# SOURCE DATA
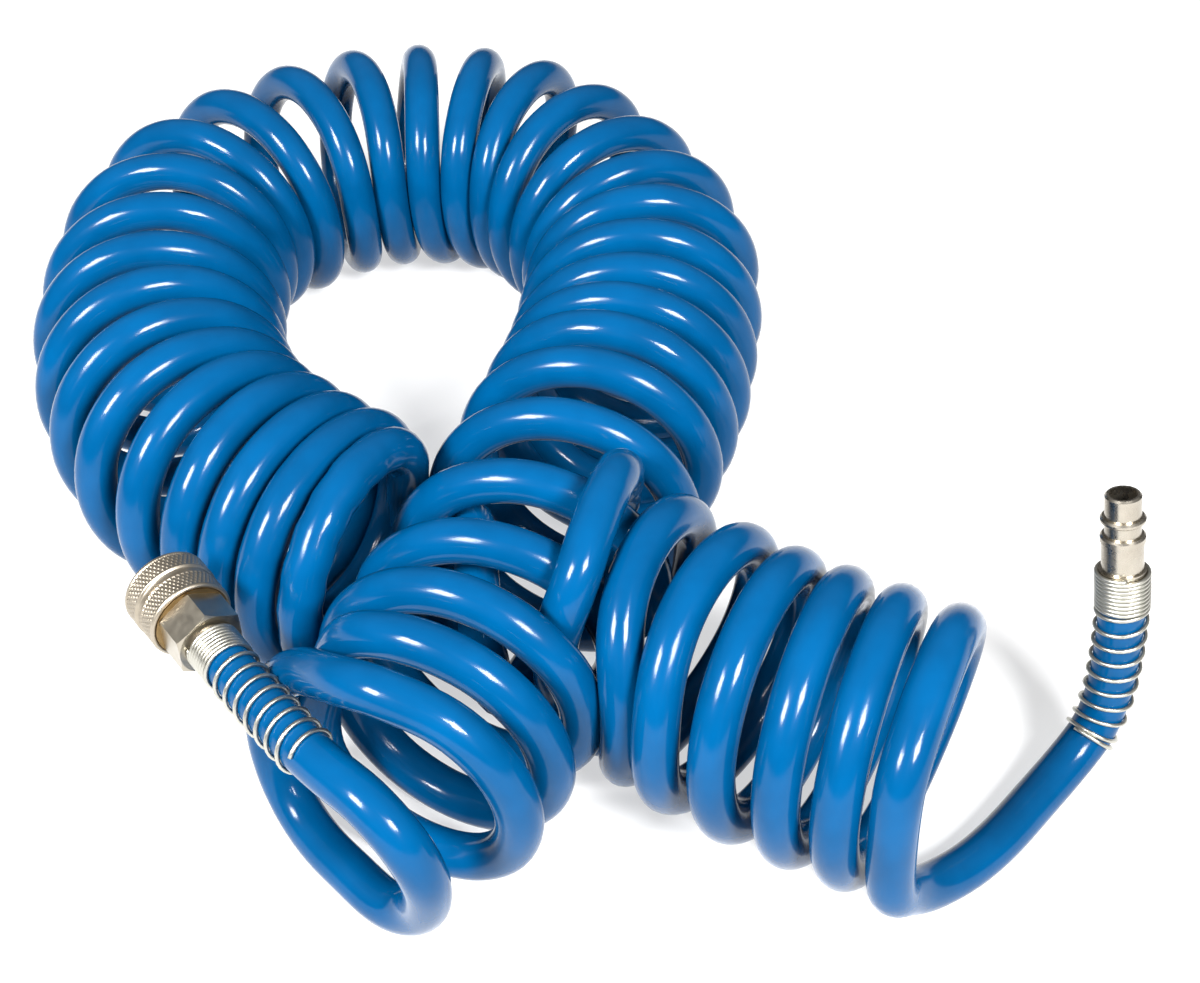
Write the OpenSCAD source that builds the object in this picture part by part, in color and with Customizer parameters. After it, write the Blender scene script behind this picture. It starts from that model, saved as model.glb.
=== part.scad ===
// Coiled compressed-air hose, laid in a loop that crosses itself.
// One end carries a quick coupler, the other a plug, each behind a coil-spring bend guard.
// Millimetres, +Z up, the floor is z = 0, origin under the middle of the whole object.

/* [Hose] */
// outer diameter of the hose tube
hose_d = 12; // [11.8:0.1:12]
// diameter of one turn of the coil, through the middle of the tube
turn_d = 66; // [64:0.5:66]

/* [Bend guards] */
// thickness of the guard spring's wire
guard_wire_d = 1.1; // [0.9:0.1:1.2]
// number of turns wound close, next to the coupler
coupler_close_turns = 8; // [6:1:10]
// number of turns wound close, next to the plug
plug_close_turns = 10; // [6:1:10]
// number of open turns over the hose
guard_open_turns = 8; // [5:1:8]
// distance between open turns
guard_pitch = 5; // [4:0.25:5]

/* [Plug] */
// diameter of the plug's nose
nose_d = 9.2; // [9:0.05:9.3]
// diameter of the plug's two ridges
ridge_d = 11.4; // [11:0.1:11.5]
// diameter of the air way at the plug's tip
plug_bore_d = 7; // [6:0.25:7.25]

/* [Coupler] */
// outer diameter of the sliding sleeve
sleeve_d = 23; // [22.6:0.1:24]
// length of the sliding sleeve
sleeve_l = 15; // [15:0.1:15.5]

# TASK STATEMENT
Produce an exact copy of the whole listing.

# FULL OUTPUT
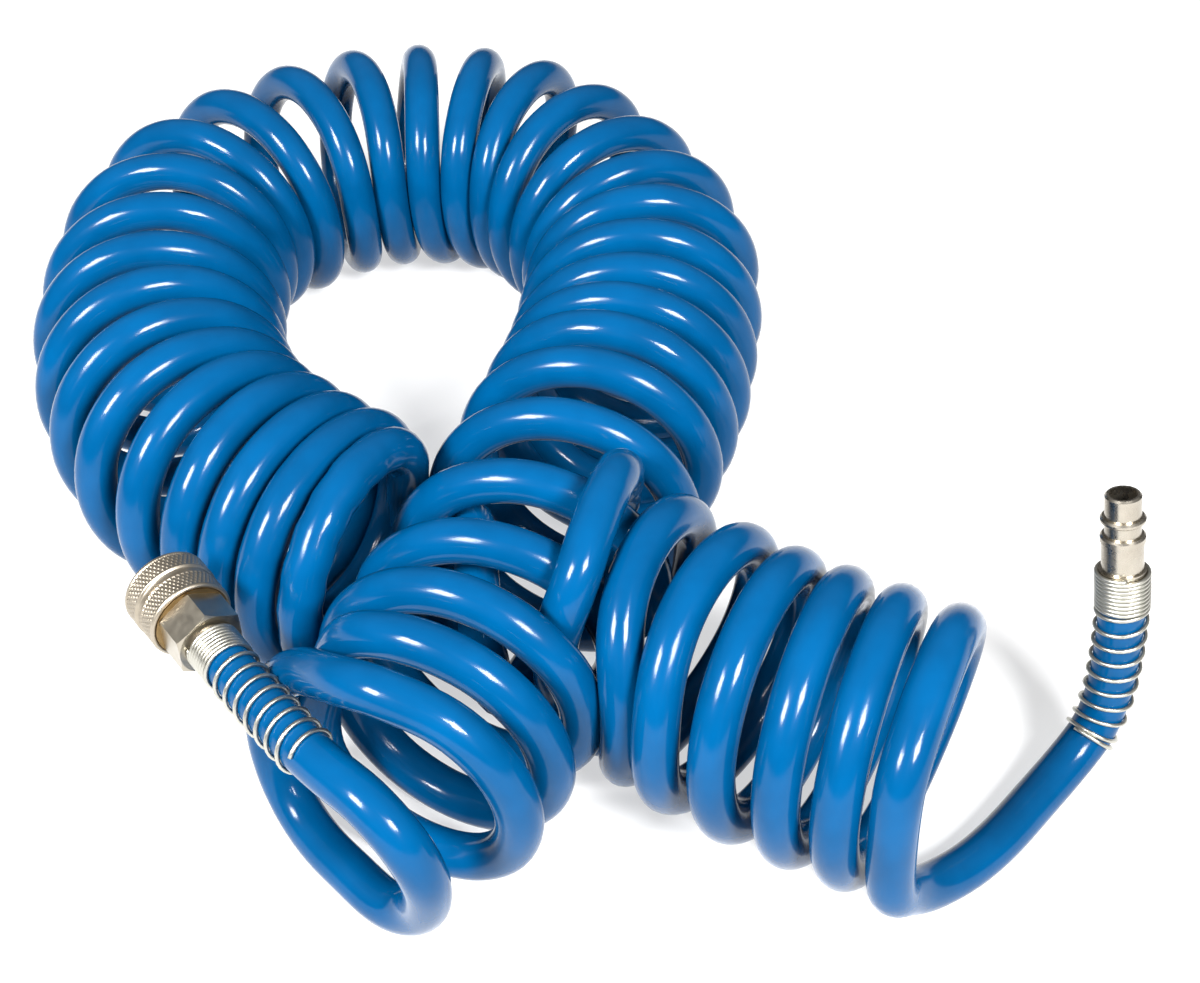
Write the OpenSCAD source that builds the object in this picture part by part, in color and with Customizer parameters. After it, write the Blender scene script behind this picture. It starts from that model, saved as model.glb.
=== part.scad ===
// Coiled compressed-air hose, laid in a loop that crosses itself.
// One end carries a quick coupler, the other a plug, each behind a coil-spring bend guard.
// Millimetres, +Z up, the floor is z = 0, origin under the middle of the whole object.

/* [Hose] */
// outer diameter of the hose tube
hose_d = 12; // [11.8:0.1:12]
// diameter of one turn of the coil, through the middle of the tube
turn_d = 66; // [64:0.5:66]

/* [Bend guards] */
// thickness of the guard spring's wire
guard_wire_d = 1.1; // [0.9:0.1:1.2]
// number of turns wound close, next to the coupler
coupler_close_turns = 8; // [6:1:10]
// number of turns wound close, next to the plug
plug_close_turns = 10; // [6:1:10]
// number of open turns over the hose
guard_open_turns = 8; // [5:1:8]
// distance between open turns
guard_pitch = 5; // [4:0.25:5]

/* [Plug] */
// diameter of the plug's nose
nose_d = 9.2; // [9:0.05:9.3]
// diameter of the plug's two ridges
ridge_d = 11.4; // [11:0.1:11.5]
// diameter of the air way at the plug's tip
plug_bore_d = 7; // [6:0.25:7.25]

/* [Coupler] */
// outer diameter of the sliding sleeve
sleeve_d = 23; // [22.6:0.1:24]
// length of the sliding sleeve
sleeve_l = 15; // [15:0.1:15.5]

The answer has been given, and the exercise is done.